First, there’s this radar map, tweeted soon after the crash by aviation commentator Gerry Soejatman, showing the plane flying at 353 knots, at flight level 363, or 36,300ft. (I’ve circled the data for the AirAsia Airbus.)

Soon after the crash on December 28th, the aviation community was immediately talking about the airspeed of 353 knots. While this might sound fast, it turns out it’s actually very slow for that altitude, where the air is thinner. (In the middle of that radar grab above you can also see UAE409 – Emirates flight 409 from Melbourne to Kuala Lumpur – flying at 36,000ft but at a more comfortable speed of 503 knots.)

As a plane flies higher, it needs to fly faster and faster because the wing can’t generate lift as efficiently as it can with the denser airflow at lower altitudes. Below a certain speed and at a certain angle, the wing stops generating enough lift to keep the plane flying.
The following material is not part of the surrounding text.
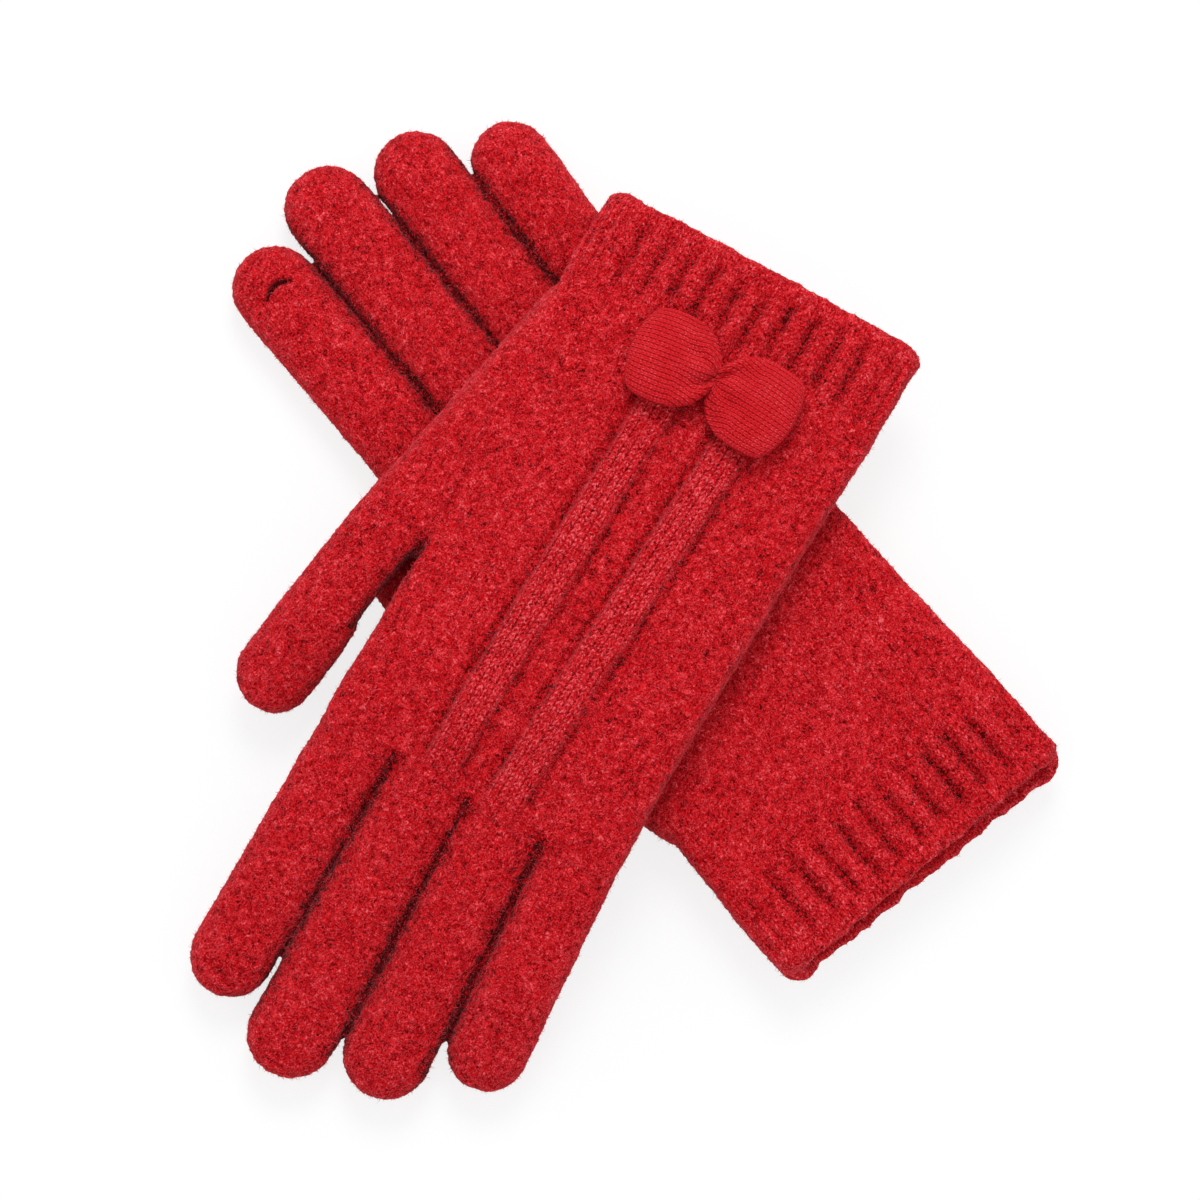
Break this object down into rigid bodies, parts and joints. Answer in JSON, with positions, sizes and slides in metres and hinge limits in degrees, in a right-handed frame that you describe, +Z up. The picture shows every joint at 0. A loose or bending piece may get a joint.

With the wings no longer doing their job, the plane suddenly becomes a train carriage in the sky, and starts falling.

Dealing with a stall is something all pilots learn in training. But in commercial airliners, stalls are extremely hard to recover from, and bad weather makes it even more difficult. Veteran aviation analyst David Learmount, in an article about the AirAsia crash for the UK Telegraph, has expressed concern that pilots are relying too heavily on the technology in modern airliners and aren’t sufficiently able to recover control in emergencies.

But assuming the data in the radar grab is accurate – there’s no reason yet to doubt it – we have the following facts:

  • The plane was flying at 32,000ft, and asked for clearance to climb to 38,000ft to avoid heavy weather;
  • It was caught on radar four thousand feet above that its 32,000-foot approved altitude, and flying much slower than it should have been travelling, and
  • Clearance was eventually given to climb to 36,000 feet, minutes after the request, but air traffic controllers didn’t hear from the crew again.
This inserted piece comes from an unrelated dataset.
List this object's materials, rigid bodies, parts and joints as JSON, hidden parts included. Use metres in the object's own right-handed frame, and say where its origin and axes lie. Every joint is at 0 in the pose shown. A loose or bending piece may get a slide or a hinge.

There are also reports today that AirAsia flight 8501 entered a baffling sudden climb of up to 9000 ft per minute – around three times faster than what a pilot in control of the Airbus A320 would be able to achieve in normal conditions. (Experts have cast doubt on the plane’s ability to physically climb at this rate, regardless of whether it was under control.) Reuters also reports investigators talking about an “unbelievably” steep climb shortly before the crash.

When you put it together it looks like the plane was climbing quickly, and flying too slowly to maintain lift. It’s the perfect recipe for a stall.

Soejatman also posted this leaked data from the investigation team, which purports to show flight data with the plane falling at a terrifying 11,000ft per minute and moving forward at only 65 knots.

This again is consistent with the plane suddenly losing power and falling straight down – exactly what would be expected after a stall.

Learmount notes there are similarities – at least on the facts currently available – between this accident and other previous tragedies where pilots lost control of their aircraft in bad weather. He notes that the 2009 Air France flight 447 disaster, in which 228 people died, involved the pilots getting confused about their airspeed while manoeuvring to avoid a storm, leading to a stall. In that case, it was found that icing in the instrumentation led to false airspeed data being relayed to the pilots.

The flight data recorder and the cockpit voice recorder, assuming they are found, should quickly confirm if something similar happened on QZ8501. Critically, it will show how the pilots responded and whether weather and the brutal physics of the simple aircraft wing were indeed the central players in the disaster or if the aviation community needs to look again at how pilots are trained to respond in emergencies.